Tuesday 27 January 2009

BBC Radio Norfolk Interview



A bit of marketing work has resulted in a quick response from BBC Radio Norfolk. I'm going in next Tuesday morning (3rd February) to talk about Kindred Spirits and the ghost story which inspired it. I'll be on air sometime between 10 and 11 am.

The paras from my Press Release that interested them most, I think, are these:
Is this a real-life Norfolk ghost story?

When author, Lucy McCarraher, had recently moved from London into a 17th century, South Norfolk farmhouse, she was visited by a psychic friend. That evening, a spirit made contact, giving his name and position in the local churchyard. The man wanted Lucy, it seemed, to tell his story and “right the wrong” that was done to him in the 1940s.

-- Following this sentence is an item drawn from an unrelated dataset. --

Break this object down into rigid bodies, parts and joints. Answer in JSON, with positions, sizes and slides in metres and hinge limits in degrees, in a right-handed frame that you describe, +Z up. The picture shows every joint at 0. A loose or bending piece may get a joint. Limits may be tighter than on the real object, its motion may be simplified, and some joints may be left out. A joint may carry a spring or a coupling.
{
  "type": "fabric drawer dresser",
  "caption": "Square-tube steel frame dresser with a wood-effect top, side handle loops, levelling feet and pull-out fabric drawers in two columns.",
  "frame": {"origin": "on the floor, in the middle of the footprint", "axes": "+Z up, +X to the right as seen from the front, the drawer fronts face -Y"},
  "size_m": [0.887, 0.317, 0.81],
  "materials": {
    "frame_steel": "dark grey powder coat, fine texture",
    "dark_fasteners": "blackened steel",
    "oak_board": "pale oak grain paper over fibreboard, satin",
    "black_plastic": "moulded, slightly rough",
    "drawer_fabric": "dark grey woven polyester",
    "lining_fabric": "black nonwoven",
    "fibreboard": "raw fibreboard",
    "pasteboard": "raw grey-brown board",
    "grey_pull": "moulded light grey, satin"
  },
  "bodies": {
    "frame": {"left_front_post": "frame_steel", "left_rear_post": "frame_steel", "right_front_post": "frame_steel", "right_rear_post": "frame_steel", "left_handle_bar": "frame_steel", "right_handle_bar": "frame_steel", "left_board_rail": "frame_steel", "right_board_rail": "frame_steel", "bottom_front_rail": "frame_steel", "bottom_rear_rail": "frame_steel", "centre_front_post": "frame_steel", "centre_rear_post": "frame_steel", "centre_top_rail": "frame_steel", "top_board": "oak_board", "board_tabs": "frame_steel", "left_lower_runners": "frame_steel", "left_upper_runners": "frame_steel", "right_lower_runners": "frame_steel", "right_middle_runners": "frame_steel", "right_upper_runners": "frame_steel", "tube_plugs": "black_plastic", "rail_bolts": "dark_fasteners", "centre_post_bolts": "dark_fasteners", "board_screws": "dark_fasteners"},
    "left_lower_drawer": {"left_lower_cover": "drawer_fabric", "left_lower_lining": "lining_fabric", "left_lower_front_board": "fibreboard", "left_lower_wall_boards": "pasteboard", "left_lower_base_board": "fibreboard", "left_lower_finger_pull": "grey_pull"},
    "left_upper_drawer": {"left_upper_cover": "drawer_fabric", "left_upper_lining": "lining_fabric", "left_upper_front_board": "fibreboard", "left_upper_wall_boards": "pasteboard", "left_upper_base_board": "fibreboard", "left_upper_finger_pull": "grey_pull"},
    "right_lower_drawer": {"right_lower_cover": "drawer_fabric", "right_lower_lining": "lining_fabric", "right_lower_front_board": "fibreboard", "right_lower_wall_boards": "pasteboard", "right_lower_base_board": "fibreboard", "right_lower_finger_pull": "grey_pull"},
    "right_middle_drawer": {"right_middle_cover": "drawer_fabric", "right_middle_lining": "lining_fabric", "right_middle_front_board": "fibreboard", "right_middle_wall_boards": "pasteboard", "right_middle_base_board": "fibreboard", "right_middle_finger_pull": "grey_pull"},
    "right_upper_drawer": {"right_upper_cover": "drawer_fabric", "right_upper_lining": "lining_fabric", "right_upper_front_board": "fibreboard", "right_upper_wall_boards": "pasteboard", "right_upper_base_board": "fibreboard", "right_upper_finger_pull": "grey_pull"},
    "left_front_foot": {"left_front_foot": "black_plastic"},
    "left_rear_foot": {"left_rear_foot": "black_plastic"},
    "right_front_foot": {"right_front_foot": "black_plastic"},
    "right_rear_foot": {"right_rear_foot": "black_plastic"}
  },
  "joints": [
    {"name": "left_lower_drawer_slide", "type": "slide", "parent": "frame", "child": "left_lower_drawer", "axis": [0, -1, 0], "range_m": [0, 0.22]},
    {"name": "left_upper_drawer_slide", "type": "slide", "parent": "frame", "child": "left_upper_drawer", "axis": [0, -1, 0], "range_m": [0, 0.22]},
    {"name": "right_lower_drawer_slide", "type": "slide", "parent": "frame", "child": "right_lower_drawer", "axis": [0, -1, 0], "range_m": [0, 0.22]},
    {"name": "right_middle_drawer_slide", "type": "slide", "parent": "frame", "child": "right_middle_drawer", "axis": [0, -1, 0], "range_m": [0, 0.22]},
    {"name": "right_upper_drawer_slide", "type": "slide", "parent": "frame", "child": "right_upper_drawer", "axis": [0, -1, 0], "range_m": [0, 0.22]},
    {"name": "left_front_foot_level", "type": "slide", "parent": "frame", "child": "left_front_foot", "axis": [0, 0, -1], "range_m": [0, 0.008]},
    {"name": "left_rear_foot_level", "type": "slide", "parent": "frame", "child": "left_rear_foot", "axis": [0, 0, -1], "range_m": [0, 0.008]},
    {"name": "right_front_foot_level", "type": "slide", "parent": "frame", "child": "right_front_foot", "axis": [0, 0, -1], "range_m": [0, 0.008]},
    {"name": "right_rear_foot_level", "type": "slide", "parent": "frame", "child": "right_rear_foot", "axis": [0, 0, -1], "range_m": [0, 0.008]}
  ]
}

Lucy was intrigued, if sceptical, but his gravestone was exactly where he had said and local research revealed, amazingly, that a man of that name (the “Henry Tinker” character in Kindred Spirits), had indeed lived in the village, married, had children and left under a cloud of family suspicion in 1946.

“His descendants gave me as much information as they could, but they were children at the time and all the adults now dead. But I had enough – a death, no will, missing funds, someone blamed, family divisions, lives blighted – to set my imagination, and sense of duty to my ghost, working. After my first novel, Blood and Water was published, I decided to write a second book combining some of my own experiences in moving to the country, with a fictional village of the 1940s – and of course World War Two was a great period in Norfolk history,” said Lucy McCarraher.
On the basis of my Radio Norfolk interview, I got on the phone to the Norwich branches of Waterstones and asked if they'd order in copies of Kindred Spirits, which they were very happy to do and I may get some signing events at one as well. It's nice that the managers are interested in supporting local authors - hopefully book buyers are too! I shall be ringing round as many Norfolk bookshops as I can, in the next couple of days, capitalising on this piece of publicity.